We are allowing our son to decide but under financial restraints. It would be irresponsible for us to allow him to bankrupt his life to chase a dream. I tell him he can be bankrupt just fine without college.
We have a hard max of debt equal to the gov’t limits. He needs to find a school that costs between $30-$35K/year max. That is all we can do. If it is not enough, then he just needs to cry it out and curse being born poor. He lost the birth pool. He needs to understand that the kings and queens have it different than the poor.

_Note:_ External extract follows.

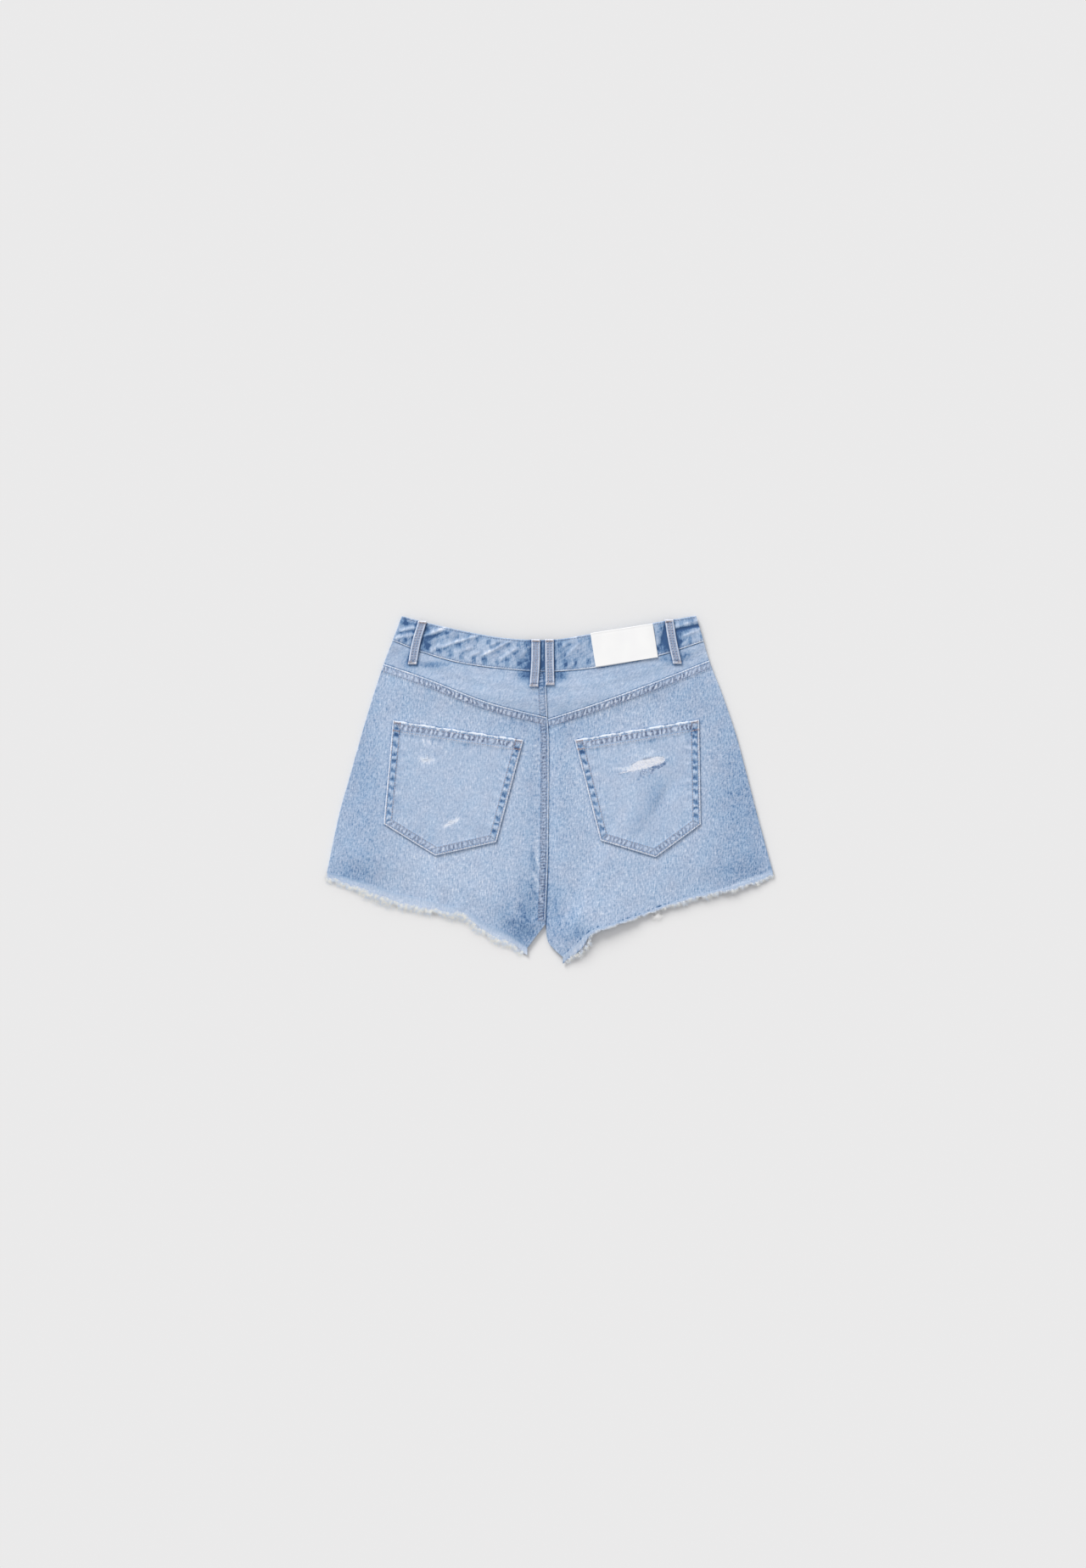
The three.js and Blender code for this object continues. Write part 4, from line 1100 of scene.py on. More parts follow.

It’s their life, it’s their decision. We’ll give them advise but in the end, which college to attend and which major to pick is a personal decision. Just because I’m sponsoring it, it doesn’t give me right to dictate my decisions. Just tell them what you can afford, rest is upto them. I would let them command mission admission. They may make some mistakes and learn how to correct them. Well, if they aren’t able to handle admission process on their own, they aren’t ready to go to a four year college, enroll them in local community college.
We were heavily involved in making the list of schools to apply to - making sure all schools on list met our family determined criteria. But once the acceptances were in- it was D’s choice. In the interesting vein - the school she chose for herself was probably NOT the one her dad and I would have picked for her. She had a really great FA offer that was super tempting at one, and an acceptance at a school that was pretty dang high up the prestige scale at another. But in the end she chose the school that she felt most connected to - and she loves it there
I don’t think it is 100% the kid’s choice unless they can pay for everything.
Otherwise I need to pay for tuition, room and board, books, travel to and from.
I also would not cosign large loans…the boost a better school might give them is not worth $100,000 in loans.
I would also make sure the college they are interested in meets their needs.
But, within those parameters I left it up to them.